• Challenge:
Narrow the data below down to the lines containing "caption".

• Material:
┄┄┄┄┄┄┄┄┄┄┄┄┄┄┄┄┄┄┄┄

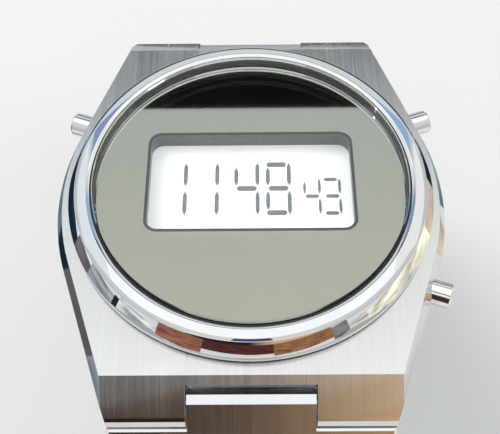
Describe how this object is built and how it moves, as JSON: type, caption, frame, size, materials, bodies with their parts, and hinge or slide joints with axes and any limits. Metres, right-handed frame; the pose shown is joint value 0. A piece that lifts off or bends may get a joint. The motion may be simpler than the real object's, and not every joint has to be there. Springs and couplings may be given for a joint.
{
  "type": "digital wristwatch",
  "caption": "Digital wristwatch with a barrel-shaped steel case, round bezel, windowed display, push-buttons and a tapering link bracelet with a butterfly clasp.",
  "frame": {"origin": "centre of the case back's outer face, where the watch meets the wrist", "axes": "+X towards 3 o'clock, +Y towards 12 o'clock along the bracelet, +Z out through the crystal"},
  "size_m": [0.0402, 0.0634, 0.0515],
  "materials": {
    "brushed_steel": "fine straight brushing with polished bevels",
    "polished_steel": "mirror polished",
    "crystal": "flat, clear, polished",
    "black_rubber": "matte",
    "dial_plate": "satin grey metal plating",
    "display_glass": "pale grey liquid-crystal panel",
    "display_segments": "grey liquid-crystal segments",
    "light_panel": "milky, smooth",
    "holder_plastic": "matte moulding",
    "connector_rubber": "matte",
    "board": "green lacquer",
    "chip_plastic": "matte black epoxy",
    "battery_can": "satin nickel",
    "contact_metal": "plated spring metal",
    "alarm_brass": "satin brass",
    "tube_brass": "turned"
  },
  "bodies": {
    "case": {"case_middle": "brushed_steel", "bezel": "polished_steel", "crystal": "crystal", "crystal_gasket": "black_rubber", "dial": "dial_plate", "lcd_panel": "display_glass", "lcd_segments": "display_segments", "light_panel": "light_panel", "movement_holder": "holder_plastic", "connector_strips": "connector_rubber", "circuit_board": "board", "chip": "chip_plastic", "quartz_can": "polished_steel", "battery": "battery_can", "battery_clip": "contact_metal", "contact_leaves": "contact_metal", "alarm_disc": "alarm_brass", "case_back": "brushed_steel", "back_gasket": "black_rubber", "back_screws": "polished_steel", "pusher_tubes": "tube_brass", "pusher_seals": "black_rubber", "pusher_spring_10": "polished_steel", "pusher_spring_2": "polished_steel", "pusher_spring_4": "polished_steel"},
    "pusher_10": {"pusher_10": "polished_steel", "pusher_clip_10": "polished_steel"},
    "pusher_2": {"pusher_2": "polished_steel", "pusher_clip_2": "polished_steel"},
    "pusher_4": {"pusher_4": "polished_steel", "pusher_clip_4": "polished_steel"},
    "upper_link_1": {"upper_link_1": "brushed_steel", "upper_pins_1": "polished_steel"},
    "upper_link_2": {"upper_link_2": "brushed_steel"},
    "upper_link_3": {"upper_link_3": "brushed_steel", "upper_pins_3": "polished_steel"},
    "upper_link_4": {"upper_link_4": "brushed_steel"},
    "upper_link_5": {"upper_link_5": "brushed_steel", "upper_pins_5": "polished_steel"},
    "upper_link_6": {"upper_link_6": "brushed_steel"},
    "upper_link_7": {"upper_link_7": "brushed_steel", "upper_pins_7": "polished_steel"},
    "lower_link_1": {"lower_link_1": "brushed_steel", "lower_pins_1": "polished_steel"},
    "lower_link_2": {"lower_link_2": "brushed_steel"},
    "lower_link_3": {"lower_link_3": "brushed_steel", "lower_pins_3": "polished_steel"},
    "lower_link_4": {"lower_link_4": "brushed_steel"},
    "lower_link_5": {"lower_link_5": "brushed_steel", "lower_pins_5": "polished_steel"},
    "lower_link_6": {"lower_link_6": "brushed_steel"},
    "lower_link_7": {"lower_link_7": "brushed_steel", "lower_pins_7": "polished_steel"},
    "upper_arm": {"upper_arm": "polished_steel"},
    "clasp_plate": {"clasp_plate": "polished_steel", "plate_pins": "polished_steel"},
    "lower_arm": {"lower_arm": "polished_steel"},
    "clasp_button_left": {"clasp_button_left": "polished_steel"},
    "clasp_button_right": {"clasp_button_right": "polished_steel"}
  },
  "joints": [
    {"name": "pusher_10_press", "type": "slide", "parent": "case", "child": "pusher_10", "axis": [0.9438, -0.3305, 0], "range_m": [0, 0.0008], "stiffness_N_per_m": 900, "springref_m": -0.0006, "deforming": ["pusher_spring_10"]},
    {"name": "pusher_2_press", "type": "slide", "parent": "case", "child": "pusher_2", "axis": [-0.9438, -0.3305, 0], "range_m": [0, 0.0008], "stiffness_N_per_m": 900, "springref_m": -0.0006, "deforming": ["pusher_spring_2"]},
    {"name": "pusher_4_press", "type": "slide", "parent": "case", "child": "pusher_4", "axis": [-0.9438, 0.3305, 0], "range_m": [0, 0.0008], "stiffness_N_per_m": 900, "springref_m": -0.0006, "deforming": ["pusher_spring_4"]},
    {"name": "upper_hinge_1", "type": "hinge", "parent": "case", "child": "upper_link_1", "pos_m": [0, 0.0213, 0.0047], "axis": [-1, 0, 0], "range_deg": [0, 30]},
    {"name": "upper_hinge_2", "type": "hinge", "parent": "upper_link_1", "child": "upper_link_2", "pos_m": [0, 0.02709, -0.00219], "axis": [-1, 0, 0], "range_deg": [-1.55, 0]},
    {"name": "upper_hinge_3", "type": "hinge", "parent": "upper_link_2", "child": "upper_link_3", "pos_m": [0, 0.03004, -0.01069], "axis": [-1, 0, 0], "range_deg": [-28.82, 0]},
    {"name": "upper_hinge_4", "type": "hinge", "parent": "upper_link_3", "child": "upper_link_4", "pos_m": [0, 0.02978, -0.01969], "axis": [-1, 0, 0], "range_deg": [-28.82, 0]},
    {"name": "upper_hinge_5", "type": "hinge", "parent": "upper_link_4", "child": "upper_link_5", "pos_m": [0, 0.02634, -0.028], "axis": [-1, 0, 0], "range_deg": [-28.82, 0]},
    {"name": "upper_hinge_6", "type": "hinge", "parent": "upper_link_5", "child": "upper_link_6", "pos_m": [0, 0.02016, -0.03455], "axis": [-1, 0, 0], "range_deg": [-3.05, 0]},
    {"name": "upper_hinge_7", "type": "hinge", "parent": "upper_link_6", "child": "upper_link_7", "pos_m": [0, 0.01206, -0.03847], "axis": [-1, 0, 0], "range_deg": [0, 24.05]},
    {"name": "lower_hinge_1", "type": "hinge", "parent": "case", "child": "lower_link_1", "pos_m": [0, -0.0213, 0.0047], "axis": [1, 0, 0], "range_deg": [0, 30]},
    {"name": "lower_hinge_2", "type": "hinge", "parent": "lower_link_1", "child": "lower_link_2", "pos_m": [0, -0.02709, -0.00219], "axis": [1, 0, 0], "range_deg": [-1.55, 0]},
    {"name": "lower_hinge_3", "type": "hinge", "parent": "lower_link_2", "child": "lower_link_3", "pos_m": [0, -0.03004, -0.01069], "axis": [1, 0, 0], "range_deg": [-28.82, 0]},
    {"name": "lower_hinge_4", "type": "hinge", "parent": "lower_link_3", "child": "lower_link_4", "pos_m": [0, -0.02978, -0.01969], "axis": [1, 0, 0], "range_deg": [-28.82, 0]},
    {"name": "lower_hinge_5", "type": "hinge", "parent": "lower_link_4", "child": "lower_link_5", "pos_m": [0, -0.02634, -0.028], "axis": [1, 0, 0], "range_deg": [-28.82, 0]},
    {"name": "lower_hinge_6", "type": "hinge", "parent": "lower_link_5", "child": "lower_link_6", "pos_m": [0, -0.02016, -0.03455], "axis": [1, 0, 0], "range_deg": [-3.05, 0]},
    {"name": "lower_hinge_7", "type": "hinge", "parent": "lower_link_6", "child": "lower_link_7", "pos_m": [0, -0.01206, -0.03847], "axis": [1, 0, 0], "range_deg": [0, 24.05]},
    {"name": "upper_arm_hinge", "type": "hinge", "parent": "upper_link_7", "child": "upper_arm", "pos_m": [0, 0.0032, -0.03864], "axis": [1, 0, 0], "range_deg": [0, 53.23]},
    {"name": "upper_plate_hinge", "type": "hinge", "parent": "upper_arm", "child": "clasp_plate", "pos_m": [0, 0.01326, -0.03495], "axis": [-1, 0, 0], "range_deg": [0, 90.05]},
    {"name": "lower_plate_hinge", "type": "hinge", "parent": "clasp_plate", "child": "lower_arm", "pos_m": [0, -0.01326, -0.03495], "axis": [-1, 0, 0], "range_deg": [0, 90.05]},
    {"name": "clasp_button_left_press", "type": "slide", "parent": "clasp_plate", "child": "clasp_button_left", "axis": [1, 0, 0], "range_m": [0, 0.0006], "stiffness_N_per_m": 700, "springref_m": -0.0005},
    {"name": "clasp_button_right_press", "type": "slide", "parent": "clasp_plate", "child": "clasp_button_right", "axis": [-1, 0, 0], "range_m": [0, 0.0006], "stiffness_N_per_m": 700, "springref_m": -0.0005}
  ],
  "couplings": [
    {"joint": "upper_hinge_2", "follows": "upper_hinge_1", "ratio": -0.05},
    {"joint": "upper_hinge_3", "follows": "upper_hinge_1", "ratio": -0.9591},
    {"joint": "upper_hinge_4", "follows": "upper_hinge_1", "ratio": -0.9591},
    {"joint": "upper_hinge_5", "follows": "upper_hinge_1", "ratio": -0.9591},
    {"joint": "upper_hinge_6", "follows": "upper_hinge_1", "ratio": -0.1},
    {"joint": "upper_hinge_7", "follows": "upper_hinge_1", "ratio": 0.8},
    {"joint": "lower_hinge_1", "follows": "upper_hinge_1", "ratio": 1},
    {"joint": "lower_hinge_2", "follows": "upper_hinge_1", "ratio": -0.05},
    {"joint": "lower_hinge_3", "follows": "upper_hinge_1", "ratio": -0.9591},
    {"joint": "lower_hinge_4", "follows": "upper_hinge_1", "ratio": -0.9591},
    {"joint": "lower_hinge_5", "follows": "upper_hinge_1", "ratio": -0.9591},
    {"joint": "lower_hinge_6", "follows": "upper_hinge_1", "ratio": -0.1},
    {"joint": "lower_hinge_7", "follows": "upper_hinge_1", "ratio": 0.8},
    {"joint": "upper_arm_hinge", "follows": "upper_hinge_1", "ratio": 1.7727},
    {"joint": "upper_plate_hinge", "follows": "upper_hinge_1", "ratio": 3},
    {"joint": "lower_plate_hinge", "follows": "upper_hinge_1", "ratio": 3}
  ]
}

┄┄┄┄┄┄┄┄┄┄┄┄┄┄┄┄┄┄┄┄

• Complete output:
Describe how this object is built and how it moves, as JSON: type, caption, frame, size, materials, bodies with their parts, and hinge or slide joints with axes and any limits. Metres, right-handed frame; the pose shown is joint value 0. A piece that lifts off or bends may get a joint. The motion may be simpler than the real object's, and not every joint has to be there. Springs and couplings may be given for a joint.
  "caption": "Digital wristwatch with a barrel-shaped steel case, round bezel, windowed display, push-buttons and a tapering link bracelet with a butterfly clasp.",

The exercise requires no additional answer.